London: Men and women both find thinness in females attractive because they equate it with youth, fertility and a lower risk of diseases, a new study has found.

In the study, more than 1,300 people, both males and females, from the UK and nine other countries, rated the very thinnest female images with body mass index (BMI) of around 19 as most attractive.

Scientists from the University of Aberdeen have been working as part of an international collaboration co-ordinated by the Institute of Genetics and Developmental Biology at the Chinese Academy of Sciences in Beijing to try and discover why there is a link between body fatness and perceived physical attractiveness.

“What we wanted to investigate was the idea that when we look at someone and think they are physically attractive, are we actually making that assessment based on a hard-wired evolutionary understanding of their potential for future survival and reproductive ability?” said Professor John Speakman from the Chinese Academy of Sciences and the Institute of Biological and Environmental Sciences at the University of Aberdeen in Scotland.

To test their idea, the scientists built a mathematical model which combined the relationships between levels of obesity and the future risk of mortality from all causes, and the relationship between obesity and the future possibility of having children.

This model predicted that people would perceive females with a body mass index (BMI) of between 24 and 24.8 as being the most physically attractive.

The researchers tested the prediction on study participants. They were shown 21 image cards showing females with different levels of body fatness and were asked to reorder them from least to most attractive.

In all the populations, males and females rated physical attractiveness of the female images very similarly. The very thinnest images with body mass index of around 19 were rated as most attractive. As fatness increased above that value, the less attractive they were rated.

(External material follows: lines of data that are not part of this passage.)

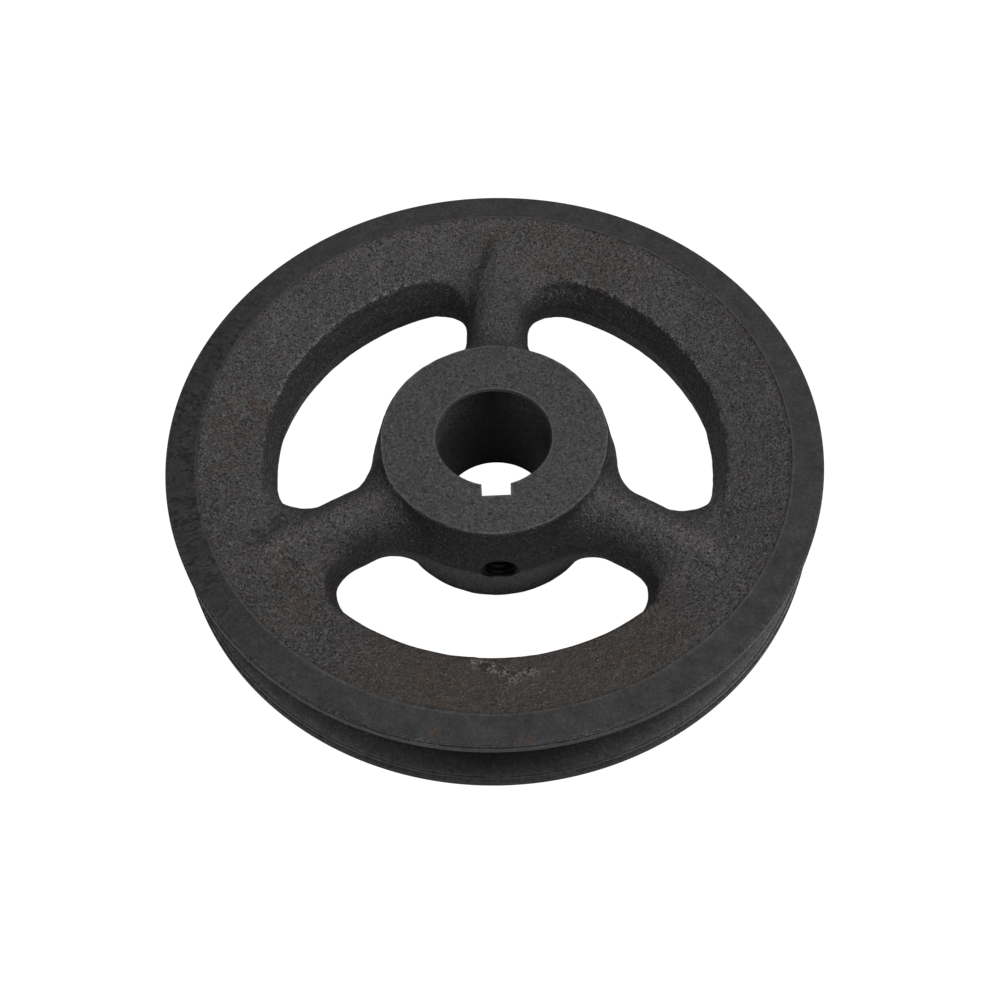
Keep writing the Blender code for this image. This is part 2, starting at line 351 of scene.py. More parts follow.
def crossing_centres(values, cells, corners):
    """Mean place, within each cell, of the points where its edges cross the field's zero."""
    at_corner = np.stack([values[tuple((cells + c).T)] for c in corners], axis=1)
    total = np.zeros((len(cells), 3))
    crossings = np.zeros(len(cells))
    for a, start in enumerate(corners):
        for b, end in enumerate(corners):
            if a < b and sum(start) + 1 == sum(end) and np.abs(np.subtract(end, start)).sum() == 1:
                near, far = at_corner[:, a], at_corner[:, b]
                crossed = (near < 0) != (far < 0)
                share = np.where(crossed, near / np.where(crossed, near - far, 1), 0)
                place = np.array(start) + share[:, None] * np.subtract(end, start)
                total += place * crossed[:, None]
                crossings += crossed
    return total / crossings[:, None]


def crossed_faces(inside, index, axis):
    """A four-sided face, turned outwards, for each grid edge along this axis that crosses zero."""
    one, two = (axis + 1) % 3, (axis + 2) % 3
    shape = [slice(1, -1)] * 3
    shape[axis] = slice(0, -1)
    near = inside[tuple(shape)]
    shape[axis] = slice(1, None)
    far = inside[tuple(shape)]
    crossed = np.argwhere(near != far)
    leaving = near[tuple(crossed.T)]
    crossed[:, one] += 1
    crossed[:, two] += 1
    ring = []
    for back_one, back_two in ((1, 1), (0, 1), (0, 0), (1, 0)):
        cell = crossed.copy()
        cell[:, one] -= back_one
        cell[:, two] -= back_two
        ring.append(index[tuple(cell.T)])
    quads = np.stack(ring, axis=1)
    return np.where(leaving[:, None], quads, quads[:, ::-1])


def surface_net(field, low, high, step):
    """Points and four-sided faces of the zero surface of a field, by the naive surface-net method."""
    axes = [np.arange(a, b + step, step, dtype=np.float32) for a, b in zip(low, high)]
    values = field(*np.meshgrid(*axes, indexing="ij", sparse=True))
    inside = values < 0
    corners = list(np.ndindex(2, 2, 2))
    nx, ny, nz = np.array(values.shape) - 1
    count = sum(inside[i:nx + i, j:ny + j, k:nz + k].astype(np.int8) for i, j, k in corners)
    mixed = (count > 0) & (count < 8)
    cells = np.argwhere(mixed)
    points = np.array(low) + step * (cells + crossing_centres(values, cells, corners))
    index = np.full(mixed.shape, -1)
    index[mixed] = np.arange(len(cells))
    faces = [crossed_faces(inside, index, axis) for axis in range(3)]
    return points, np.concatenate(faces)


def near_path(points, path, width):
    """One on a path of points, falling smoothly to nought at this distance from it."""
    nearest = np.full(len(points), np.inf)
    for start, end in zip(path, path[1:]):
        start, along = np.array(start), np.subtract(end, start)
        share = np.clip((points - start) @ along / (along @ along), 0, 1)
        away = np.linalg.norm(points - start - share[:, None] * along, axis=1)
        nearest = np.minimum(nearest, away)
    return np.clip(1 - nearest / width, 0, 1) ** 0.7


def unevenness(points):
    """How far the cast skin stands off its nominal surface: bumps, a scab, a crust and a crease."""
    height = sum(size * value_noise(points, width, seed) for size, width, seed in SKIN_BUMPS)
    flakes = np.maximum(value_noise(points, 1.3, 4) + 0.25, 0)
    height += SCAB_HEIGHT * flakes * near_path(points, SCAB_PATH, SCAB_WIDTH)
    height += CRUST_HEIGHT * value_noise(points, 1.0, 5) * near_path(points, CRUST_PATH, CRUST_WIDTH)
    return height - CREASE_DEPTH * near_path(points, CREASE_PATH, CREASE_WIDTH)


def blank():
    """The rough casting as a mesh: its field, pulled onto its true skin and given cast unevenness."""
    margin = 2 * GRID_STEP
    reach = OUTSIDE + TURNING + margin
    low = (-reach, -reach, HUB_FOOT - FACING - margin)
    high = (reach, reach, HUB_TOP + FACING + margin)
    points, faces = surface_net(casting_field, low, high, GRID_STEP)
    for _ in range(PROJECTION_ROUNDS):
        slope = gradient(points)
        steepness = np.maximum((slope**2).sum(axis=1), LEAST_STEEPNESS)
        move = (casting_field(*points.T) / steepness)[:, None] * slope
        points -= np.clip(move, -GRID_STEP / 2, GRID_STEP / 2)
    normal = gradient(points)
    normal /= np.linalg.norm(normal, axis=1)[:, None] + 1e-6
    points += normal * unevenness(points)[:, None]
    return new_object("casting", points, faces.tolist())


# Meshes

def new_object(name, points, faces):
    """An object from points in millimetres."""
    data = bpy.data.meshes.new(name)
    data.from_pydata(np.asarray(points, float).tolist(), [], faces)
    data.update()
    item = bpy.data.objects.new(name, data)
    bpy.context.scene.collection.objects.link(item)
    return item


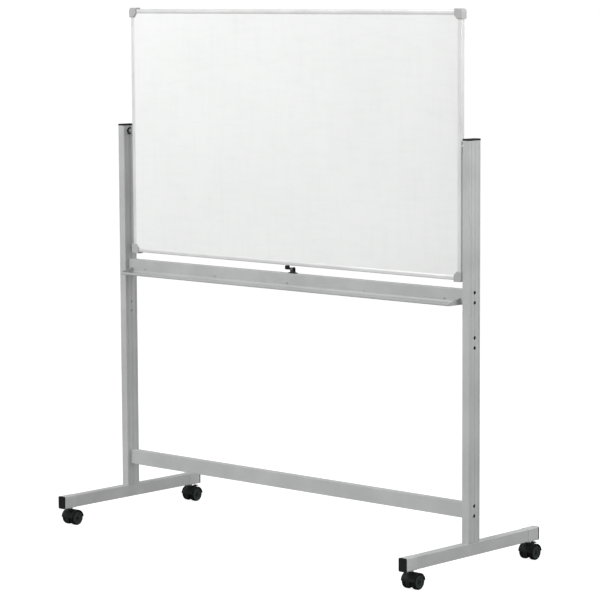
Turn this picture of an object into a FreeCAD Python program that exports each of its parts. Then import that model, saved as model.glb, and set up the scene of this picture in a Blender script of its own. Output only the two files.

When subjects were asked how old they thought the people in the images were, they judged that fatter people were older.

Age is itself a strong indicator of evolutionary fitness. When the age factor was included into the model the optimum fatness fell to a BMI somewhere between 17 and 20 – corresponding exactly to the images people found to be most attractive.

This suggests that we find thinness in females so attractive because we equate it with youth – a BMI of 17-20 corresponds to the average BMI of a young 18-20 year old with maximal fertility and minimal risk of future disease, researchers said.

“Although most people will not be surprised that extreme thinness was perceived as the most attractive body type, since this prevails so heavily in media, culture and fashion, the important advance is that now we have an evolutionary understanding of why this is the case,” said Dr Lobke Vaanholt, who organised the University of Aberdeen component of the study.